After Clark’s lecture, there was a dinner in his honor, mercifully far less intimate than our previous one in Cincinnati—just about all of the faculty were in attendance. He said a few words to the gathering, and I do remember him being remarkably unassuming and gracious. I would not characterize him as overtly friendly, but he was definitely warm and genuine. I still did not understand why he seemed to be such a big deal to so many people, but this time I sensed something cool about him. My second meeting with Ramsey Clark created a bit of intrigue. Perhaps it would be worth learning more about him.

This was in 2000, and with each succeeding year, I dug deeper and deeper into his background, focusing principally on his tenure in the Department of Justice, but I also delved, at least superficially, into some of his controversial representations and causes. I began to notice that my students always got particularly energized when we covered Saltany v. Reagan. Then I realized that it was actually me who was energized. So maybe I was simply projecting my growing personal fascination with Lyndon Johnson’s former attorney general. I really wanted to know why someone who seemed to have been a pillar of the establishment would sue a sitting president. I was curious, but not to the point of wanting to pour myself into what seemed like a side project. I was an untenured assistant professor after all. I did not have time to pursue intellectual titillation.

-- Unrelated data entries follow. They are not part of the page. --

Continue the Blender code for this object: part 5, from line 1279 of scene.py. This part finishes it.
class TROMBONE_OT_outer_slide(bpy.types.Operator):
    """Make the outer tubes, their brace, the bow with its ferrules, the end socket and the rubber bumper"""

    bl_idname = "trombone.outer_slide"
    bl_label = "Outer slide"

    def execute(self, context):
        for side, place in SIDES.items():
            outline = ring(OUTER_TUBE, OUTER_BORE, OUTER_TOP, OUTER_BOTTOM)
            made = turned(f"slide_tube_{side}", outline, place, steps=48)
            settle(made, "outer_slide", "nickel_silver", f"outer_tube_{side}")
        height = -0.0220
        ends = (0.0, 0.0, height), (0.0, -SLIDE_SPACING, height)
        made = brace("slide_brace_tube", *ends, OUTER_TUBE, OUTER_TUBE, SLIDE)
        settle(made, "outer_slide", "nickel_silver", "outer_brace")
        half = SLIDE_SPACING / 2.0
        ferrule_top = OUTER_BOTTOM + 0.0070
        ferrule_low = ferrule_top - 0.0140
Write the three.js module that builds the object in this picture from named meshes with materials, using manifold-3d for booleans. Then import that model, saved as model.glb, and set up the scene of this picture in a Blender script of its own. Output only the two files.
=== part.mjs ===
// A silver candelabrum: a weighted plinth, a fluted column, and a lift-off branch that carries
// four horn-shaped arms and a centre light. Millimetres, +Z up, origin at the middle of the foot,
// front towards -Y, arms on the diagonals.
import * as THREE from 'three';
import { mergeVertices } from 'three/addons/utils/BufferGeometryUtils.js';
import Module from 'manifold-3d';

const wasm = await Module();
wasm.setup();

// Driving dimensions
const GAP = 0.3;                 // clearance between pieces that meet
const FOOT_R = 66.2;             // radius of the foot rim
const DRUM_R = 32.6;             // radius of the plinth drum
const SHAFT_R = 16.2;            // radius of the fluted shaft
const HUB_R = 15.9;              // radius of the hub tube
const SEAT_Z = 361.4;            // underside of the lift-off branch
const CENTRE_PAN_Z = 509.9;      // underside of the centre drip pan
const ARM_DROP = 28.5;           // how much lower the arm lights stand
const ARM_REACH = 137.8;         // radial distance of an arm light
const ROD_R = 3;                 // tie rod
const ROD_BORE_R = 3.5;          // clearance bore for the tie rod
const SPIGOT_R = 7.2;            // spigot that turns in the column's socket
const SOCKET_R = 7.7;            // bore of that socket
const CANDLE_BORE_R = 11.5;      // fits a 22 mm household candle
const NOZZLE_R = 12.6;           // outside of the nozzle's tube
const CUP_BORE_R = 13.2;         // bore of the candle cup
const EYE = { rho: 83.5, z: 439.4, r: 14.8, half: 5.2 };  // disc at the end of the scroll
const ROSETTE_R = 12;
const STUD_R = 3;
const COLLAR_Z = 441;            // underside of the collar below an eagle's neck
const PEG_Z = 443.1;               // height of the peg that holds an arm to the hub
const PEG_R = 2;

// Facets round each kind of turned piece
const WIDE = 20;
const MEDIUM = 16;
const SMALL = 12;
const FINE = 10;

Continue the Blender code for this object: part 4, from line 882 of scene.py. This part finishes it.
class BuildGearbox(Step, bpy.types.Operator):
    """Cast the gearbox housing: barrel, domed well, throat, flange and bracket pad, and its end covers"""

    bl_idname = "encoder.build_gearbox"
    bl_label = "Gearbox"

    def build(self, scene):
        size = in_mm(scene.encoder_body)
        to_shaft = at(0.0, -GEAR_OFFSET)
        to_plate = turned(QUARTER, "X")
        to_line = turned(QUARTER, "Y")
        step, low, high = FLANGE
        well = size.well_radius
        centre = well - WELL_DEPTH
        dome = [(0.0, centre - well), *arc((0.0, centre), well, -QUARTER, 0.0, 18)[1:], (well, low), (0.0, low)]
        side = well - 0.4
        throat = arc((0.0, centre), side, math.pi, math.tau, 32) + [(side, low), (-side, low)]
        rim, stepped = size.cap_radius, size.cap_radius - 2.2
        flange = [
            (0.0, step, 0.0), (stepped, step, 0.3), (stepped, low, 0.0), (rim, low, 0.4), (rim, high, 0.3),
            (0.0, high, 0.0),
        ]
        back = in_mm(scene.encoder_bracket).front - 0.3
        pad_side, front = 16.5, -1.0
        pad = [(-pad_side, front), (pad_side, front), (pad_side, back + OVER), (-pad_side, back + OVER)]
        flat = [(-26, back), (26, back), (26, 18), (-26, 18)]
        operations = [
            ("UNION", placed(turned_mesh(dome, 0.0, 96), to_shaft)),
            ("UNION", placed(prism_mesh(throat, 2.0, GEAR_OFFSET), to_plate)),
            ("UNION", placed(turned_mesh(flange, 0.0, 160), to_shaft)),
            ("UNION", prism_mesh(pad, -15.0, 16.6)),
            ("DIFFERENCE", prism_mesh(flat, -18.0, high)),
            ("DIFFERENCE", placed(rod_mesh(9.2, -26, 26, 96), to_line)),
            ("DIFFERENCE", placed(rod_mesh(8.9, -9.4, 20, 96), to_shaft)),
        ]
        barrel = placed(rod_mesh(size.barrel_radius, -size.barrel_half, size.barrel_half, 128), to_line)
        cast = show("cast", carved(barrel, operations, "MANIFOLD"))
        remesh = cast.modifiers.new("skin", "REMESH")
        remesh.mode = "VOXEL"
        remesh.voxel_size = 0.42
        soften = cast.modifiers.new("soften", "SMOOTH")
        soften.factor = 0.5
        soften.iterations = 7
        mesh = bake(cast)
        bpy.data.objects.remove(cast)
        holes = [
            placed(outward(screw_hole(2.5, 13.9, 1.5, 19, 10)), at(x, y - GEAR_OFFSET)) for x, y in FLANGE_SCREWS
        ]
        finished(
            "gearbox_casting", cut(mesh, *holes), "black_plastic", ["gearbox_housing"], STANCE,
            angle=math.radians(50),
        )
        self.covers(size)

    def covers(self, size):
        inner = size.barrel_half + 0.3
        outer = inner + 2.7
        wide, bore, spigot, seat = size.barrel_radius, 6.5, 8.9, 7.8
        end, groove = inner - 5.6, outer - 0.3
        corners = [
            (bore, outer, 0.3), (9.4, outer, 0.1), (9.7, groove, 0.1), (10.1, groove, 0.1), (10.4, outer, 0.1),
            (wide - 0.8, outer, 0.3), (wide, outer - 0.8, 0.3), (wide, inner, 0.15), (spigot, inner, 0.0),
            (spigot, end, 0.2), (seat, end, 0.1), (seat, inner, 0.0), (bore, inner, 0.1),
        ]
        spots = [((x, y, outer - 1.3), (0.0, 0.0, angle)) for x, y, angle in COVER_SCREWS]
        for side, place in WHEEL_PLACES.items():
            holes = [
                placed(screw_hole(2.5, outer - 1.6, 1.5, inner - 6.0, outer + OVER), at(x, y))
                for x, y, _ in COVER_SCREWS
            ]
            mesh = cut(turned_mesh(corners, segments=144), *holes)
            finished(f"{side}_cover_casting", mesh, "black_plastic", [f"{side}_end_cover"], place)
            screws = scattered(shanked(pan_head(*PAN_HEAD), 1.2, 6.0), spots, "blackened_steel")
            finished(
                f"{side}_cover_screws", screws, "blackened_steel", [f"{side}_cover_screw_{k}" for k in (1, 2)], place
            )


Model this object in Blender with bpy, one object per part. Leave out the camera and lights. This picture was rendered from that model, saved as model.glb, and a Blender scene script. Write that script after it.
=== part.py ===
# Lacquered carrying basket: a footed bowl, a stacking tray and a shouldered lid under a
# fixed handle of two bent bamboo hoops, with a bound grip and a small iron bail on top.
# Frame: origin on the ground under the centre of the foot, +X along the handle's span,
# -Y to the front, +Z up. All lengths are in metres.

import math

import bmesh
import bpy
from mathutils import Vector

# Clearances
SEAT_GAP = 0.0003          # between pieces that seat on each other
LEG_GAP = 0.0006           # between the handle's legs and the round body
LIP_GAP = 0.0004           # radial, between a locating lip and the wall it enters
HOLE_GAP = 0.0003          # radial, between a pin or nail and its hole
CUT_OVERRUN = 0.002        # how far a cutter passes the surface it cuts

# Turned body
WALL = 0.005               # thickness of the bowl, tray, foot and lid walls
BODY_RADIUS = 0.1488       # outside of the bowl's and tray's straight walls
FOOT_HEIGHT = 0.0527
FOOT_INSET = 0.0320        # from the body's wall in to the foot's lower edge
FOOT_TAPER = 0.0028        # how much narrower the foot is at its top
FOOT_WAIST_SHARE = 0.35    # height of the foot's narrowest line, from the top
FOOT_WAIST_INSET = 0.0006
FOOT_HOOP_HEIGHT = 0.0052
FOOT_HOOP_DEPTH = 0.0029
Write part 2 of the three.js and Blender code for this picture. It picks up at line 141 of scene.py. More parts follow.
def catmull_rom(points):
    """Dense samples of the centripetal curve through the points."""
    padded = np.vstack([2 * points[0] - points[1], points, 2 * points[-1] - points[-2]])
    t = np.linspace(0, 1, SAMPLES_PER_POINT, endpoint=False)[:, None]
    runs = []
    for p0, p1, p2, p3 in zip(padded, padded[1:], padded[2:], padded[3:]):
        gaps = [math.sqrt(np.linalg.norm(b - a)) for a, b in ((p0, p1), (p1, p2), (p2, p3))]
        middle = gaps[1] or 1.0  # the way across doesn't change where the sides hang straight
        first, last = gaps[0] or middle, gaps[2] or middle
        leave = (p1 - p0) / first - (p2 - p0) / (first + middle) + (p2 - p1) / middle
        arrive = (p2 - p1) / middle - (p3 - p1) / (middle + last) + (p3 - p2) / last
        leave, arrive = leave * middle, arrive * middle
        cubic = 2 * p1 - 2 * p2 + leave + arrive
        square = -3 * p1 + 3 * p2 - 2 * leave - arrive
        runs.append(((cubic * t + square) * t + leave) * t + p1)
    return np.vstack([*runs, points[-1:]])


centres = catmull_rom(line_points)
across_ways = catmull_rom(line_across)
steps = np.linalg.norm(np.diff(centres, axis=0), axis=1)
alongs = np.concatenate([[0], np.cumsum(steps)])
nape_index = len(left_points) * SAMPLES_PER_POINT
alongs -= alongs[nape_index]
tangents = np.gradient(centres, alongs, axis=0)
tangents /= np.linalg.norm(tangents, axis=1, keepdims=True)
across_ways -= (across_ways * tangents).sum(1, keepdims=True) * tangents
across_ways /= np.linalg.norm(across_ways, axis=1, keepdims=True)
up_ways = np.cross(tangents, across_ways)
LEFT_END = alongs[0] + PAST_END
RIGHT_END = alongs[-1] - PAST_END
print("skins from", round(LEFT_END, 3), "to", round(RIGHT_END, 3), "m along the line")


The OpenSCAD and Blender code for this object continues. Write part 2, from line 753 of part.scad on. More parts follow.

My perspective changed in 2005 when Ramsey Clark provided me with the incentive I needed to make his journey mine. In that year, he volunteered to be a part of the team of lawyers defending former Iraqi president Saddam Hussein in his high-profile trial on war crime charges. As I had learned through my general research, Clark was not shy about taking on puzzlingly controversial clients, but Saddam Hussein? Why on earth would a former U.S. attorney general willingly side with a man who was the number one enemy of the nation that he had ably and courageously served throughout the 1960s? I had to find out.